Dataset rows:

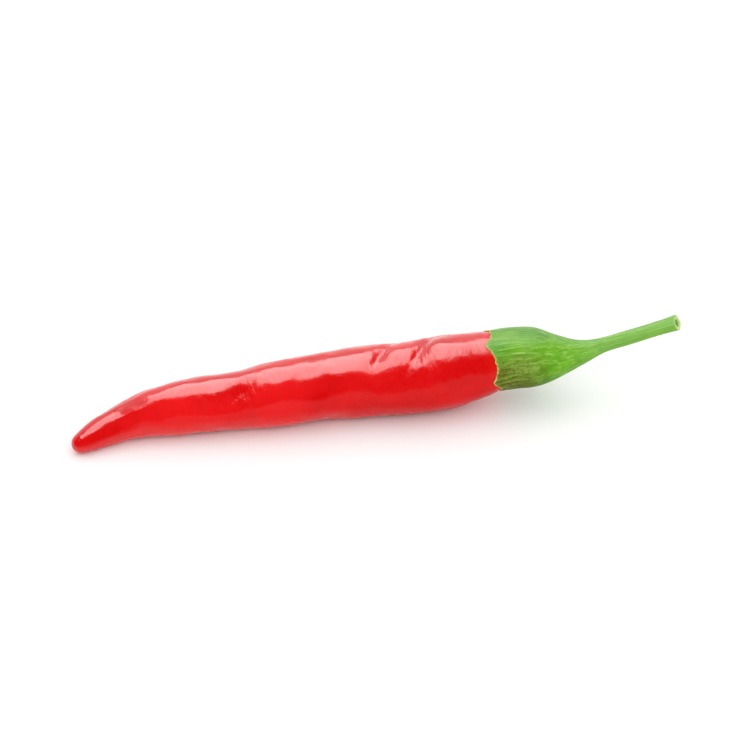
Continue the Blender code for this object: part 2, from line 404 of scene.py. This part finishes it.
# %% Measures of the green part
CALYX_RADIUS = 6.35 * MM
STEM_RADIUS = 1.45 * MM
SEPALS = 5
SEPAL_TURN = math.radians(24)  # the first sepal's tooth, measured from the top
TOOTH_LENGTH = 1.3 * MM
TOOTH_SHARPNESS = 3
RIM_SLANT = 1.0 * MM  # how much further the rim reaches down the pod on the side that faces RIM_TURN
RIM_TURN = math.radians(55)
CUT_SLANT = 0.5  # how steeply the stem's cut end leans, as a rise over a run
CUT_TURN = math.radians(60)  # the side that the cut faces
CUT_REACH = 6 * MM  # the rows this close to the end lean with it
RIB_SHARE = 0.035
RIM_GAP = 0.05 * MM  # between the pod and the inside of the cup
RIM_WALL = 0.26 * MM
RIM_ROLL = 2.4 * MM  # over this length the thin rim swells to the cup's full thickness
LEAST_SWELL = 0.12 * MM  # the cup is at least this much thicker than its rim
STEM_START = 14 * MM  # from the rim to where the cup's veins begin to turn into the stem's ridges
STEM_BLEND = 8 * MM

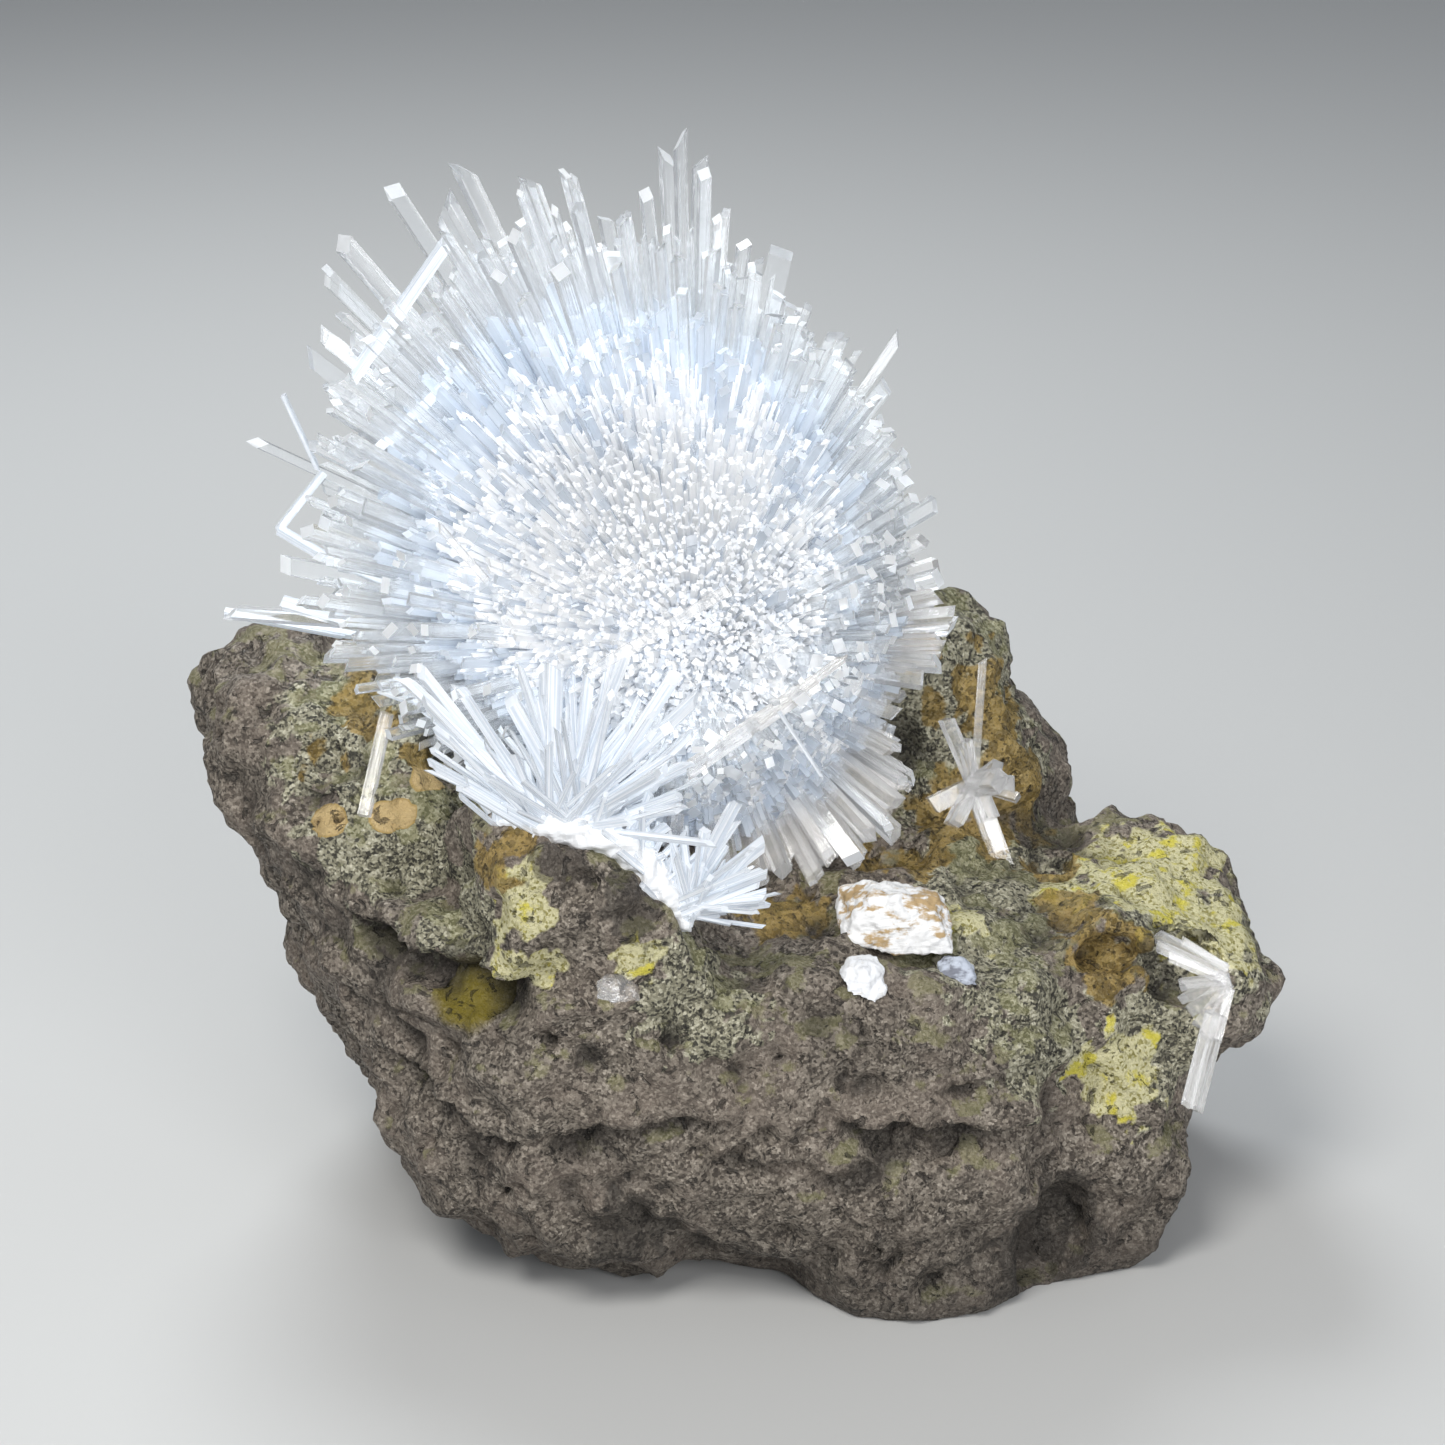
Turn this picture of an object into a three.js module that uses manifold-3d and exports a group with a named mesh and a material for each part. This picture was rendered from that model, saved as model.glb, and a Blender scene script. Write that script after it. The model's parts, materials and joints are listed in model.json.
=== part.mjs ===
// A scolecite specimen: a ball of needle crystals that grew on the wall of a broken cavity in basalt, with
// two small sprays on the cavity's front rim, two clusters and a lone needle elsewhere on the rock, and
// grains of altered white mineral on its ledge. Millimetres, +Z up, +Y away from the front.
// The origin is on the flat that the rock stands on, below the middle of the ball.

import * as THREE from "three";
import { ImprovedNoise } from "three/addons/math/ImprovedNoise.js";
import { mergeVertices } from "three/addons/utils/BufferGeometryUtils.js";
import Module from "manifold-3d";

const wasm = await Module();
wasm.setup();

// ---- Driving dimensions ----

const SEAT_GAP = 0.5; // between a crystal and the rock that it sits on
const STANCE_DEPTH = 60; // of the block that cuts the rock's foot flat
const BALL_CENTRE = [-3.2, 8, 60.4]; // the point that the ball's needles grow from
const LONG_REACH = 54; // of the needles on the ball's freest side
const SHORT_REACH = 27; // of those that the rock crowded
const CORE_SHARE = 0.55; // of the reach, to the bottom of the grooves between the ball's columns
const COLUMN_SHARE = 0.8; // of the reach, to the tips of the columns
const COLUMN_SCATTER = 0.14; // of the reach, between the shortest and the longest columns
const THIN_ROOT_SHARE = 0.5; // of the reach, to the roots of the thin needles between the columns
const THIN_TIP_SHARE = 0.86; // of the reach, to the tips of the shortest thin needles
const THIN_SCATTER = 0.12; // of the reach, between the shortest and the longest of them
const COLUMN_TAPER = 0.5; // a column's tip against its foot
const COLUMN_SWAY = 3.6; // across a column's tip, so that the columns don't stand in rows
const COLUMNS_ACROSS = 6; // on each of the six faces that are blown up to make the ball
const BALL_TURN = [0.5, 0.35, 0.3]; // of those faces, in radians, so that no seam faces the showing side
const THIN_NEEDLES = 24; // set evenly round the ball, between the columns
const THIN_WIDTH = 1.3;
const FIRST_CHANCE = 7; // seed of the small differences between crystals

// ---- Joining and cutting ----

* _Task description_
Scan the lines for the string "Blender". Copy out each line that matches.

* _Expected answer_
Continue the Blender code for this object: part 2, from line 404 of scene.py. This part finishes it.
Turn this picture of an object into a three.js module that uses manifold-3d and exports a group with a named mesh and a material for each part. This picture was rendered from that model, saved as model.glb, and a Blender scene script. Write that script after it. The model's parts, materials and joints are listed in model.json.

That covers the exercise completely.